Former Freddie Mac officials familiar with the consulting work Gingrich was hired to perform in 2006 said he was brought aboard to build bridges on Capitol Hill. Gingrich has said he did no lobbying for the company, which he now criticizes as a candidate.
Romney and Gingrich agree on an issue bogged down in the U.S. Congress, a proposed extension of the payroll tax cut. Both favor it. Paul said last night he also wants to extend it; Perry, Bachmann and Santorum oppose that move.
“This year alone, this will also cost the Social Security Trust Fund another $112 billion, and we don’t have enough money this year in the Social Security Trust Fund to put out those checks,” Bachmann said.
The debate was moderated by George Stephanopoulos and Diane Sawyer of ABC News and broadcast on that network live from Drake University in Des Moines.
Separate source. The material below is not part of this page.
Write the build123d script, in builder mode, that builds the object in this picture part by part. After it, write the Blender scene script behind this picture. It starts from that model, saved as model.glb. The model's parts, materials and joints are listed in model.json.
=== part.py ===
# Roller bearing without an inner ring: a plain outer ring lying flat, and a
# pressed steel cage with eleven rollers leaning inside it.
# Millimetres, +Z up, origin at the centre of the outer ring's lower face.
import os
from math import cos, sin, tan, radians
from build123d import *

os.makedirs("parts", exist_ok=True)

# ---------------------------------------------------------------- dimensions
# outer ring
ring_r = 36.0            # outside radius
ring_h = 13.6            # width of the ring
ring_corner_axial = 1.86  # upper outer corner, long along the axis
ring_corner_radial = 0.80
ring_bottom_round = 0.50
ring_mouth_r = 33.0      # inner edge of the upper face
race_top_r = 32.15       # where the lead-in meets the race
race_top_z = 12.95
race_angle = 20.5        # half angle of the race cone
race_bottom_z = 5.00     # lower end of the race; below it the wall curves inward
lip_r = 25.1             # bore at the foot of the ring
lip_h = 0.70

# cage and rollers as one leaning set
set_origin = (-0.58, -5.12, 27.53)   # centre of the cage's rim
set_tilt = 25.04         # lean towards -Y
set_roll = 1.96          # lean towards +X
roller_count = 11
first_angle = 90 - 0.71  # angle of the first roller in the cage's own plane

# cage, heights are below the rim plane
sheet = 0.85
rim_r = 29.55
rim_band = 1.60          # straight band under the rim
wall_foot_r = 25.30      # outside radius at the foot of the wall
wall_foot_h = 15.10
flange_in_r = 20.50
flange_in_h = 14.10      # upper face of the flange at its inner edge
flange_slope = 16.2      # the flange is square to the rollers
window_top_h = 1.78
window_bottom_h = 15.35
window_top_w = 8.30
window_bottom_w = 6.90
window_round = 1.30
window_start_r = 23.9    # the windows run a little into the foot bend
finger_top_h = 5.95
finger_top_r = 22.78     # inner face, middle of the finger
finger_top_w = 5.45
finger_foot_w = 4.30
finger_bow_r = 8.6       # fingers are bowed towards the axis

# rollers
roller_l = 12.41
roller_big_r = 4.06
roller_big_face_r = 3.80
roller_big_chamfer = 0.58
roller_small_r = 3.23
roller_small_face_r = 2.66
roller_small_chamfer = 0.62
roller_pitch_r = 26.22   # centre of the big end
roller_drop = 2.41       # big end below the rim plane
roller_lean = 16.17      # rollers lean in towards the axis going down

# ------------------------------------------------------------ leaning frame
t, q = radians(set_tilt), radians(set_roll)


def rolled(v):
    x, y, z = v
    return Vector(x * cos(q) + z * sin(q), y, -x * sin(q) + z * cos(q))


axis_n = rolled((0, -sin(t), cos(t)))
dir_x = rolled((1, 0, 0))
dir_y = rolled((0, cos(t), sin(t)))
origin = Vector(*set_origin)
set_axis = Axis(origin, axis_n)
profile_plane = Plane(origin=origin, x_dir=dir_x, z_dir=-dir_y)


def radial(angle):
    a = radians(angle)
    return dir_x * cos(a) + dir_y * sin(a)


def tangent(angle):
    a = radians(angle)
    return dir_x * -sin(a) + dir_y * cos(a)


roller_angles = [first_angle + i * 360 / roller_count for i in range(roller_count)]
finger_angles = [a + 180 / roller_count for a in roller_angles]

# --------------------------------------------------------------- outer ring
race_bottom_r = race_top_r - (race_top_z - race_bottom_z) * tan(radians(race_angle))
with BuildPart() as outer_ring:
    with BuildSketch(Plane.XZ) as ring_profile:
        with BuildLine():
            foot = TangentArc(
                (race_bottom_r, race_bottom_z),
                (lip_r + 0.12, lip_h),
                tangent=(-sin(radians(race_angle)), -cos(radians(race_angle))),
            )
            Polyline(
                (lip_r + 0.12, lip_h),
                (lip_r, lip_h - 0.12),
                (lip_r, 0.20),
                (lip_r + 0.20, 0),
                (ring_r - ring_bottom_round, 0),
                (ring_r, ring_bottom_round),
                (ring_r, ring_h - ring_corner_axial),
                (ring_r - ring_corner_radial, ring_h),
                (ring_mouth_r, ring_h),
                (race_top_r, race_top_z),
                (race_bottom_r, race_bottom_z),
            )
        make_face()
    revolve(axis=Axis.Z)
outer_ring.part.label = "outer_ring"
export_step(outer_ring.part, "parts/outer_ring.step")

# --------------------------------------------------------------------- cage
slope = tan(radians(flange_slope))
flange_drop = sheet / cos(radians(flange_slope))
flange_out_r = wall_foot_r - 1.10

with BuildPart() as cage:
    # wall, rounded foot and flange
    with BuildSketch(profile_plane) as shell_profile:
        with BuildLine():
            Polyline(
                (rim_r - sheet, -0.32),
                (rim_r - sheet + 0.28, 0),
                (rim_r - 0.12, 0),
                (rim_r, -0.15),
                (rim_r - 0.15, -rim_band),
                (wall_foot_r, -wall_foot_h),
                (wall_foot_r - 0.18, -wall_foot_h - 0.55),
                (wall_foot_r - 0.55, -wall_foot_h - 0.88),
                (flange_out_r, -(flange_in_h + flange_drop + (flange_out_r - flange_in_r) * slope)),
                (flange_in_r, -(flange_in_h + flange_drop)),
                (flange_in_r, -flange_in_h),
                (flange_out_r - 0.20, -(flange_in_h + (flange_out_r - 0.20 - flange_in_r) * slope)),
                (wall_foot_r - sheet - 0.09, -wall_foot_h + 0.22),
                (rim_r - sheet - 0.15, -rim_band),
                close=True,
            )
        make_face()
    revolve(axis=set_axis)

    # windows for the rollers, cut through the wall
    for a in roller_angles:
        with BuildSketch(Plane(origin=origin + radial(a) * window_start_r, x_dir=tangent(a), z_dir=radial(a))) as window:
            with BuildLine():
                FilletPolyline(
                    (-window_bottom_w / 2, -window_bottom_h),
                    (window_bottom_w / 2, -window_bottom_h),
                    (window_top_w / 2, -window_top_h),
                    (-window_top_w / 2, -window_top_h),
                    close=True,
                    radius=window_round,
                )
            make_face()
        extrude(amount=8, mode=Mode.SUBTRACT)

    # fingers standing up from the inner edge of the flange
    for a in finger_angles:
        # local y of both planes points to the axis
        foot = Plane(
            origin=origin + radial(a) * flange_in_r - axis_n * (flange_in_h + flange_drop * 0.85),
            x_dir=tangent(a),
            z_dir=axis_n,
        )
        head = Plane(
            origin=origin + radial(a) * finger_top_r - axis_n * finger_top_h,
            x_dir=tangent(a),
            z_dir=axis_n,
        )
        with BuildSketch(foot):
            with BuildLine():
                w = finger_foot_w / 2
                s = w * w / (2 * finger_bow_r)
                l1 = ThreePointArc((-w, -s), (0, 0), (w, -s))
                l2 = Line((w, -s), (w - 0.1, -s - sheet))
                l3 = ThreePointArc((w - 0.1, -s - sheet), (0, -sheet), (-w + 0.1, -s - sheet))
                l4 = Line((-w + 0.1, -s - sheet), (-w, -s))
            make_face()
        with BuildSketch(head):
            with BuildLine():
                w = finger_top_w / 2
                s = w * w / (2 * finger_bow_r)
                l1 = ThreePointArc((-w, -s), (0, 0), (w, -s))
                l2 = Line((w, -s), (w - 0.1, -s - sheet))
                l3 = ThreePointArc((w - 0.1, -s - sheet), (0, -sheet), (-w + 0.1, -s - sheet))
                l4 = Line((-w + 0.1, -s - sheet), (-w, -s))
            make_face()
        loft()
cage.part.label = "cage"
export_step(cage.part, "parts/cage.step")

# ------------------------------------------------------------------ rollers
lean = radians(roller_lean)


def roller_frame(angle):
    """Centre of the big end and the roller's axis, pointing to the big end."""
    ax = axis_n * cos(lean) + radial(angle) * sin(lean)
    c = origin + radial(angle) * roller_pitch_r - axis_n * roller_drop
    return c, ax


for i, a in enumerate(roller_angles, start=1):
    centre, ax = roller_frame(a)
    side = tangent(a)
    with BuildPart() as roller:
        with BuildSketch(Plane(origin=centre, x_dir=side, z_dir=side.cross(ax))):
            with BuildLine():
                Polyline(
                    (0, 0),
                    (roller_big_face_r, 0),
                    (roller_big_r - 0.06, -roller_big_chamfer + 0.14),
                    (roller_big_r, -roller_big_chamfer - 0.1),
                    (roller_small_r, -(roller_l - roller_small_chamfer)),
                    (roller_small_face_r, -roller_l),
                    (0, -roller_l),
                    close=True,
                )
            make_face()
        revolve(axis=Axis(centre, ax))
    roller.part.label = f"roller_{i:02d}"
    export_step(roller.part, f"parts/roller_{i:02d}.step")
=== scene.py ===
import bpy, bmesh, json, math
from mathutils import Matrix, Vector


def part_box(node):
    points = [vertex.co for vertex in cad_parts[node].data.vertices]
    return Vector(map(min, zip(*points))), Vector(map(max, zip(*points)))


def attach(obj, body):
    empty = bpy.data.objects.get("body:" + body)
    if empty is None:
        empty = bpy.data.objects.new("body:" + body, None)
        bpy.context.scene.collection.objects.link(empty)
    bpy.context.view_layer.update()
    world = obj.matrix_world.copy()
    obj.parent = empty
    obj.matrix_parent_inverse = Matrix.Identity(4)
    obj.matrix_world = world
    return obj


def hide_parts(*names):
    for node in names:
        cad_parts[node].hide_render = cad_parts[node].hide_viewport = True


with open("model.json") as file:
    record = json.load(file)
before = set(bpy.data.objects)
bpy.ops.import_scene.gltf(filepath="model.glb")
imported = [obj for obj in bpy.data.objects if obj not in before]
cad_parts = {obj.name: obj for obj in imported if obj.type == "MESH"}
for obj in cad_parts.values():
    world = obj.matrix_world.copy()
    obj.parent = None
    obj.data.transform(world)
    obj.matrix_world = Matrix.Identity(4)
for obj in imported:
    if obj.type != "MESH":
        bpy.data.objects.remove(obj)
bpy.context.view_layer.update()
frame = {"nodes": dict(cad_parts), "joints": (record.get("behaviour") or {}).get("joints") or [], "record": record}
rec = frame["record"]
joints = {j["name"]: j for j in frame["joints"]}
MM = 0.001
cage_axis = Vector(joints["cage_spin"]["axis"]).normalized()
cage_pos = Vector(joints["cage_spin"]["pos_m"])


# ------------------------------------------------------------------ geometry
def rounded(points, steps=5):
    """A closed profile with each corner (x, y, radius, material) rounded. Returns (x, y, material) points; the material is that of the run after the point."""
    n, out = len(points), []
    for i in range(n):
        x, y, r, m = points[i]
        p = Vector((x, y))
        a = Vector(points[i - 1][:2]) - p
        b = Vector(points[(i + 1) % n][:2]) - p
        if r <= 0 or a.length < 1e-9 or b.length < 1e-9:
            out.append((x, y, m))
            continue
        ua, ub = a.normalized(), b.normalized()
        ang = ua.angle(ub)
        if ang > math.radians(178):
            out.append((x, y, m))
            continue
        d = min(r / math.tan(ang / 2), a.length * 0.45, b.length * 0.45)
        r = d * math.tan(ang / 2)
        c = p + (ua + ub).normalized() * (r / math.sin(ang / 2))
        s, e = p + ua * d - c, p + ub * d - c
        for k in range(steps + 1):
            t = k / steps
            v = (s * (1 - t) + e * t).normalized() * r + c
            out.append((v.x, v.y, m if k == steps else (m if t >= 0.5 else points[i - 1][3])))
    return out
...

It was also sponsored by the Des Moines Register newspaper, Yahoo.com, the Republican Party of Iowa and WOI-TV, an Iowa ABC affiliate.
It’s the 12th formal debate this year for the Republican candidates, who will meet again on Dec. 15 for a session in Sioux City, Iowa. The state conducts caucuses where voting in the nomination race starts.
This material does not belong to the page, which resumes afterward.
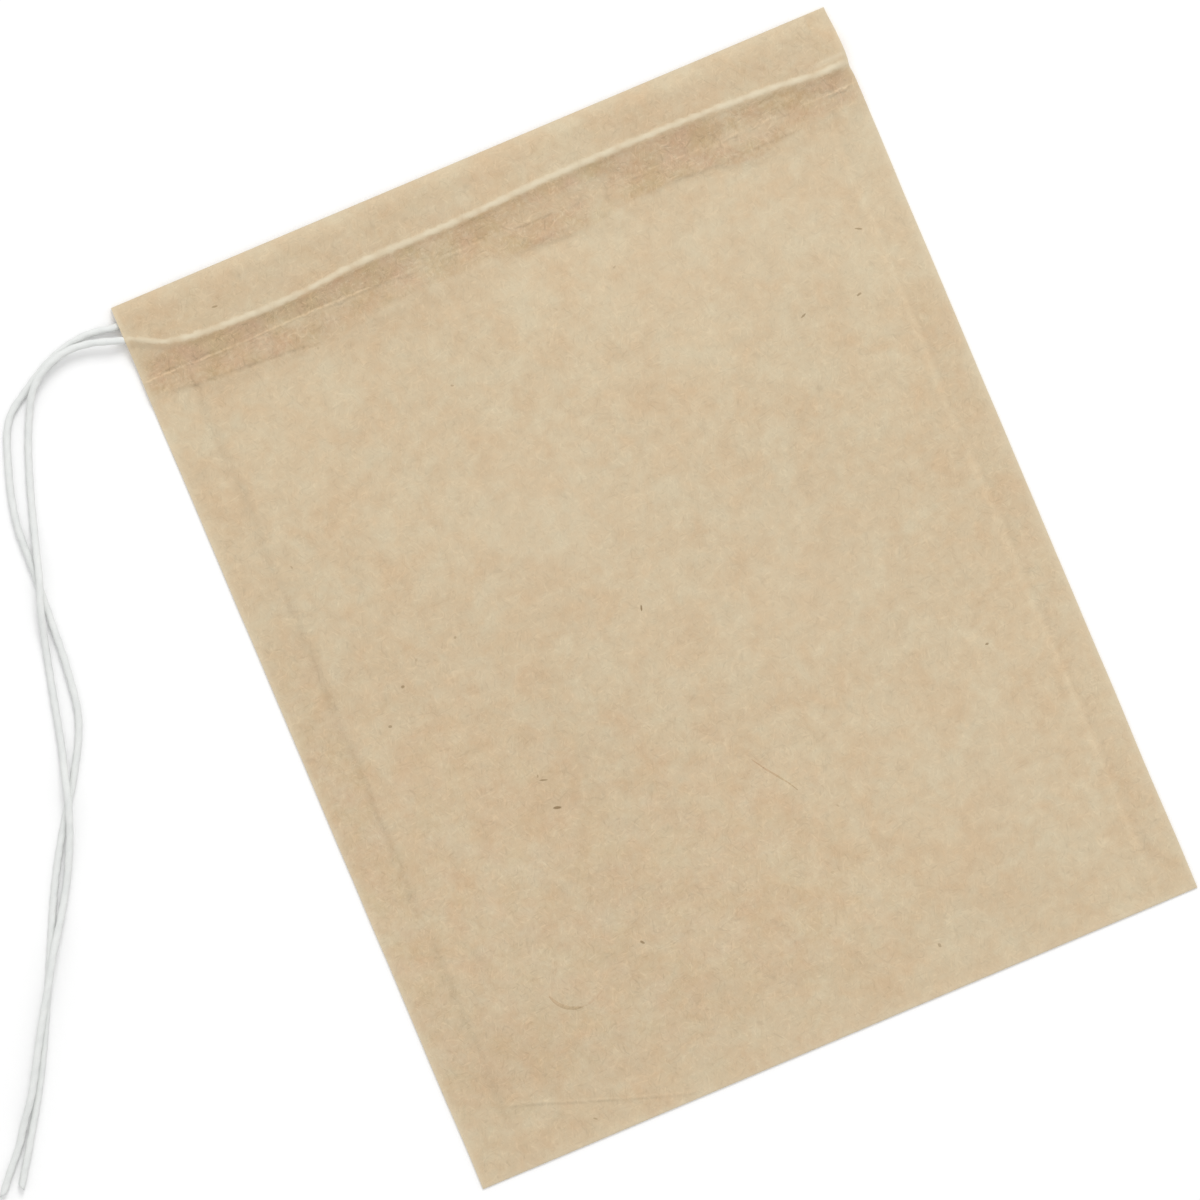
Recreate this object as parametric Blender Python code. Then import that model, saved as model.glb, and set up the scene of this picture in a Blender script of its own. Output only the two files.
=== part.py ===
"""An empty drawstring tea bag that lies flat: one folded sheet of filter paper and one cotton string.

The sheet is folded at the bottom, and folded inwards along both edges of the mouth. Each of those two
hems is sealed to its panel and leaves a channel for the string. The string enters the front hem at the
left, turns round inside the right-hand seam, comes back through the rear hem and ends in two tails.

X runs across the bag, Y up the bag to its mouth and Z up from the surface that it lies on. The origin
is under the middle of the bag. Sizes are in millimetres, and places in the hem and along the string are
given as a distance from the bag's left edge and a depth below its mouth.
"""

import math

import bmesh
import bpy
from mathutils import Vector

MM = 0.001

# The bag
BAG_WIDTH = 80.5
BAG_HEIGHT = 99.3
PAPER = 0.1
LEFT_SEAM = 5.4
RIGHT_SEAM = 4.1
POUCH_GAP = 0.3
POUCH_EASE = 11.0
EDGE_GAP = 0.06
SEAM_STEP = 0.4

# The hems along the mouth
FOLD = 0.3
LAYER_GAP = 0.02
MOUTH_GAP = 0.1
SEAL_MARGIN = 1.3
SEAL_WIDTH = 0.8
FLAP_FREE = 1.8
FLAP_EASE = 6.0

# The string and the channel that holds it
STRING_DIAMETER = 0.8
STRING_CLEARANCE = 0.2
PAPER_DRAPE = 2.2
REAR_DEPTH = 2.9
TURN_RADIUS = 1.65
SIDE_WALL = 0.15
FLOOR_CLEARANCE = 0.02

# How finely the mesh follows the forms
FOLD_PINCH = 0.5
PANEL_STEP = 14.0
POUCH_STEP = 6.5
SEAM_COLUMN = 1.2
CORD_STEP = 7.5
CORD_STRAY = 0.06
HEM_STEP = 9.0
TURN_STEPS = 6
SHARP_ANGLE = math.radians(40)

# Places where the string's line in the hems is set, close together next to the exit
EXIT_PLACES = [0.3, 1.3, 2.5, 3.8, 5.6, 8.5]
# The string's depth in the front hem, which wanders: distance from the left edge, depth
FRONT_RUN = [
    (0.0, 3.7),
    (3.8, 5.4),
    (8.5, 6.1),
    (17.9, 6.25),
    (26.4, 5.7),
    (36.0, 5.65),
    (47.5, 5.2),
    (57.5, 5.2),
    (66.1, 5.4),
    (72.0, 5.7),
]
# Its rise towards the mouth in the rear hem, next to the exit: distance from the left edge, rise
REAR_RISE = [(0.0, 0.9), (5.0, 0.25), (12.0, 0.0)]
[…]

The debate was the first since businessman Herman Cain’s departure from the race on Dec. 3 amid allegations of sexual indiscretions. Former Utah Governor Jon Huntsman Jr., who isn’t actively campaigning in Iowa while focusing on New Hampshire -- site of the race’s first primary -- didn’t meet polling criteria for being part the debate.
Gingrich had the support of 25 percent of likely caucus participants in the latest Iowa Poll from the Des Moines Register. Paul was next with 18 percent, followed by Romney at 16 percent. Sixty percent of poll participants said they could change their minds, while 11 percent said they are undecided.